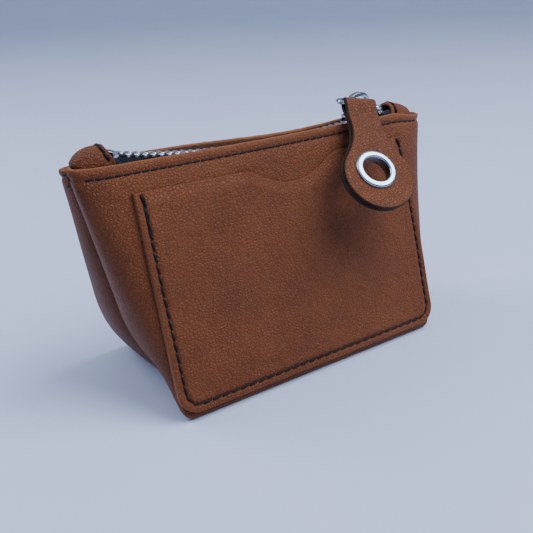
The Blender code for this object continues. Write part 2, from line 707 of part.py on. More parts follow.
def turned(name, profile, look):
    """A ring turned about Z from a closed profile of (radius, height) points."""
    mesh = bmesh.new()
    verts = [mesh.verts.new((r, 0.0, z)) for r, z in profile]
    for a, b in zip(verts, verts[1:] + verts[:1]):
        mesh.edges.new((a, b))
    data = bpy.data.meshes.new(name)
    mesh.to_mesh(data)
    mesh.free()
    obj = add_object(name, data, *look)
    screw = obj.modifiers.new("turn", "SCREW")
    screw.axis = "Z"
    screw.steps = screw.render_steps = 28
    screw.use_merge_vertices = True
    screw.merge_threshold = 0.00001
    return obj


def eyelet():
    """The front flange and the barrel, which passes through both layers of the fob."""
    face = FOB_LAYER_GAP / 2 + FOB_LAYER + GAP
    bore, barrel, rim = EYELET_BORE, EYELET_BORE + EYELET_BARREL, EYELET_RADIUS
    top = face + EYELET_FLANGE
    profile = [(barrel, face), (barrel, -top), (bore, -top), (bore, top - 0.4 * MM),
               (bore + 0.3 * MM, top - 0.1 * MM), ((rim + bore) / 2, top),
               (rim - 0.1 * MM, face + EYELET_FLANGE / 2), (rim, face)]
    obj = turned("eyelet", profile, STEEL_LOOK)
    obj.matrix_world = pull_frame(FOB_DROP) @ Matrix.Translation((0.0, -EYELET_DISTANCE, 0.0))
    return obj


def eyelet_washer():
    """The washer behind the fob, round the barrel."""
    face = -(FOB_LAYER_GAP / 2 + FOB_LAYER + GAP)
    hole, rim = EYELET_BORE + EYELET_BARREL + GAP, EYELET_RADIUS
    profile = [(rim, face), (rim, face - EYELET_FLANGE), (hole, face - EYELET_FLANGE), (hole, face)]
    obj = turned("eyelet_washer", profile, STEEL_LOOK)
    obj.matrix_world = pull_frame(FOB_DROP) @ Matrix.Translation((0.0, -EYELET_DISTANCE, 0.0))
    return obj


def hinge_empty(name, frame, pieces):
    """An empty on a joint's axis, with the pieces that move with it."""
    empty = bpy.data.objects.new(name, None)
    empty.empty_display_size = 5.0 * MM
    PARTS.objects.link(empty)
    empty.matrix_world = frame
    for piece in pieces:
        place = piece.matrix_world.copy()
        piece.parent = empty
        piece.matrix_parent_inverse = frame.inverted()
        piece.matrix_world = place
    return empty


def main():
    start_scene()
    panel("front_panel", FRONT)
    panel("back_panel", BACK)
    card_pocket()
    pocket_thread()
    hem_thread("hem_thread_front", FRONT)
    hem_thread("hem_thread_back", BACK)
    seam_thread("side_seam_thread_left", -1)
    seam_thread("side_seam_thread_right", 1)
    base_seam_thread()
    for name, end in (("left", -1), ("right", 1)):
        end_tab("zip_end_tab_" + name, end)
        tab_thread("tab_thread_" + name, end)
    for name, side in (("front", FRONT), ("back", BACK)):
        zip_tape("zip_tape_" + name, side)
        teeth_row("zip_teeth_" + name, side)
    near, far = POST_WIDTH / 2 + GAP, TOOTH_ROOT
    zip_stop("top_stop_front", CHAIN_END_X + GAP, -far, -near)
    zip_stop("top_stop_back", CHAIN_END_X + GAP, near, far)
    zip_stop("bottom_stop", CHAIN_START_X - STOP_LENGTH, -far, far)
    fob = hinge_empty("fob_swing_axis", pull_frame(FOB_DROP), [fob_strap(), eyelet(), eyelet_washer()])
    seat = chain_frame(SLIDER_X) @ Matrix.Translation(RING_SEAT)
    ring = hinge_empty("ring_swing_axis", seat, [pull_ring(), fob])
    arc_middle = Matrix.Translation((CHAIN_LOW_X, 0.0, CHAIN_LOW_Z + CHAIN_RADIUS))
    hinge_empty("zip_travel_axis", arc_middle, [slider_body(), slider_crown(), ring])


main()
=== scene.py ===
"""Looks of the zippered leather pouch: soft leather, stitches, zipper, slider, ring and fob.

Units are metres in the CAD frame: the origin is on the ground under the middle of the base, +X runs
along the pouch, -Y is the card pocket's side and +Z is up.
"""

import json
import math

import bmesh
import bpy
import numpy as np
from mathutils import Matrix, Vector, noise


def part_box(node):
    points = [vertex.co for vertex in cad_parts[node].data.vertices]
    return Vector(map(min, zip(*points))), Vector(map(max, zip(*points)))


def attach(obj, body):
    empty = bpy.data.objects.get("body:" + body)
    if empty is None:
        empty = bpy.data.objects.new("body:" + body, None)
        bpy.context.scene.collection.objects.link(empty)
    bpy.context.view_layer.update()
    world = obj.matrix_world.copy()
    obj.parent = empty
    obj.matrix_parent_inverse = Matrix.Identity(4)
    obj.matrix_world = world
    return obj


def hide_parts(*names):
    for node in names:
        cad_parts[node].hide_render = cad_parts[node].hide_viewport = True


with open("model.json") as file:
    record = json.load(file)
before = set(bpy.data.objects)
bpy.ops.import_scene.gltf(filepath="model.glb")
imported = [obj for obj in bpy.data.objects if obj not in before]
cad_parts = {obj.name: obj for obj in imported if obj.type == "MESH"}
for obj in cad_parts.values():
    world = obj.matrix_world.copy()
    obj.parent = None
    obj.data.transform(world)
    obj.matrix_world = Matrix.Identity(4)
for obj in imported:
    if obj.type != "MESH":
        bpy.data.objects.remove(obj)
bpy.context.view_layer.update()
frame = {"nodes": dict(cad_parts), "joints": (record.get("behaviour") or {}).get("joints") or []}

MM = 0.001
FRONT, BACK = -1, 1

# ---- sizes, from the frame where it has them

MOUTH_HALF_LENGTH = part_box("front_panel")[1].x
BASE_HALF_DEPTH = -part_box("front_panel")[0].y + 0.5 * MM
POCKET_HALF_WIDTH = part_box("card_pocket")[1].x
POCKET_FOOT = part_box("card_pocket")[0].z - 0.1 * MM
RING_WIRE = 0.7 * MM
LEATHER = 1.3 * MM
RIM_HEIGHT = 67.0 * MM
MOUTH_FLARE = 14.5 * MM
BASE_HALF_LENGTH = MOUTH_HALF_LENGTH - MOUTH_FLARE
MOUTH_HALF_DEPTH = 6.165 * MM
RIM_CURL = 0.8 * MM
CURL_START = 60.5 * MM
LEAN_SLOPE = (BASE_HALF_DEPTH - MOUTH_HALF_DEPTH - RIM_CURL) / RIM_HEIGHT
LEAN = math.atan(LEAN_SLOPE)
FLAT_HALF_LENGTH = POCKET_HALF_WIDTH - 1.0 * MM
HEM_DROP = 2.6 * MM
POCKET_MARGIN = 2.2 * MM
POCKET_HEAD = 6.8 * MM
POCKET_CORNER = 6.0 * MM
POCKET_HEIGHT = (RIM_HEIGHT - POCKET_HEAD - POCKET_FOOT) / math.cos(LEAN)
SCOOP_HALF_WIDTH = 14.0 * MM
SCOOP_DEPTH = 5.8 * MM
SCOOP_X = 3.8 * MM
THREAD_RADIUS = 0.36 * MM
STITCH_PITCH = 3.0 * MM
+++
Work to complete: Nothing outside the span should appear: copy exactly from the line with "seat, [pull_ring(), fob])" through the line with "bpy.data.objects.remove(obj)".

Solution to the problem:
    ring = hinge_empty("ring_swing_axis", seat, [pull_ring(), fob])
    arc_middle = Matrix.Translation((CHAIN_LOW_X, 0.0, CHAIN_LOW_Z + CHAIN_RADIUS))
    hinge_empty("zip_travel_axis", arc_middle, [slider_body(), slider_crown(), ring])


main()
=== scene.py ===
"""Looks of the zippered leather pouch: soft leather, stitches, zipper, slider, ring and fob.

Units are metres in the CAD frame: the origin is on the ground under the middle of the base, +X runs
along the pouch, -Y is the card pocket's side and +Z is up.
"""

import json
import math

import bmesh
import bpy
import numpy as np
from mathutils import Matrix, Vector, noise


def part_box(node):
    points = [vertex.co for vertex in cad_parts[node].data.vertices]
    return Vector(map(min, zip(*points))), Vector(map(max, zip(*points)))


def attach(obj, body):
    empty = bpy.data.objects.get("body:" + body)
    if empty is None:
        empty = bpy.data.objects.new("body:" + body, None)
        bpy.context.scene.collection.objects.link(empty)
    bpy.context.view_layer.update()
    world = obj.matrix_world.copy()
    obj.parent = empty
    obj.matrix_parent_inverse = Matrix.Identity(4)
    obj.matrix_world = world
    return obj


def hide_parts(*names):
    for node in names:
        cad_parts[node].hide_render = cad_parts[node].hide_viewport = True


with open("model.json") as file:
    record = json.load(file)
before = set(bpy.data.objects)
bpy.ops.import_scene.gltf(filepath="model.glb")
imported = [obj for obj in bpy.data.objects if obj not in before]
cad_parts = {obj.name: obj for obj in imported if obj.type == "MESH"}
for obj in cad_parts.values():
    world = obj.matrix_world.copy()
    obj.parent = None
    obj.data.transform(world)
    obj.matrix_world = Matrix.Identity(4)
for obj in imported:
    if obj.type != "MESH":
        bpy.data.objects.remove(obj)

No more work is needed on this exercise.